La souveraine restera dans l’histoire de son époque comme celle qui a favorisé l’essor de l’Église, et plus particulièrement de Cluny. «Certains y voient un indice de sa piété et une expression de sa foi, où elle aurait trouvé consolation après ses nombreux malheurs», dit Alain Corbellari. D’autres y voient un signe d’intelligence politique, puisque la souveraine s’est appuyée sur l’une des institutions solides de l’époque pour gérer son empire.

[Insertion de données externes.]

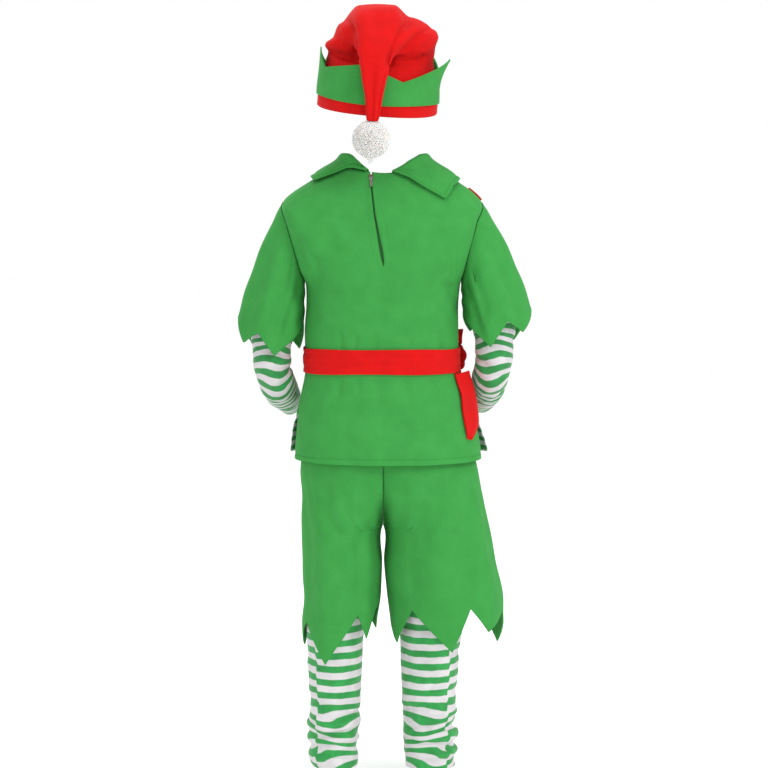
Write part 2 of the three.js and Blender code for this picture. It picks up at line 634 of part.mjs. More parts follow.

Le plus étonnant, dans ce parcours exceptionnel, c’est qu’il est totalement tombé dans l’anonymat, mille ans plus tard. À l’exception du journaliste et historien formé à l’UNIL Justin Favrod, qui a rompu deux lances en sa faveur dans le numéro inaugural du magazine Passé Simple en 2014, et dans le livre Quel est le salaud qui m’a poussé? Cent figures de l’histoire suisse (paru en 2016 chez InFolio), cette figure majeure de l’histoire romande n’a pas une seule rue à son nom, pas même une impasse. Comment expliquer ce retournement de fortune? «Quand les premiers Vaudois se sont cherché des figures identitaires, dans les années 1800, elle a été vue comme une Allemande et c’est sa mère, la reine Berthe, qui a été préférée», estime Alain Corbellari. Et puis, «le Saint-Empire romain germanique n’est pas le sujet que nous étudions le plus en Suisse romande», complète Anne-Gaëlle Villet.
La sainteté d’Adélaïde, qui lui est conférée en 1097, et qui est célébrée le 16 décembre, n’a probablement pas amélioré son image auprès des historiens. Et encore moins le fait qu’elle soit devenue la sainte patronne des belles-mères, celle qu’on invoque pour résoudre les problèmes familiaux. En résumé, cette souveraine a été perçue comme trop allemande, trop bigote et trop sainte.
Mais avec le succès des séries façon Game of Thrones, et la volonté actuelle de réhabiliter les grandes figures féminines injustement gommées dans notre passé, Adélaïde devrait retrouver son éclat, et s’évader à nouveau, cette fois des oubliettes de l’histoire.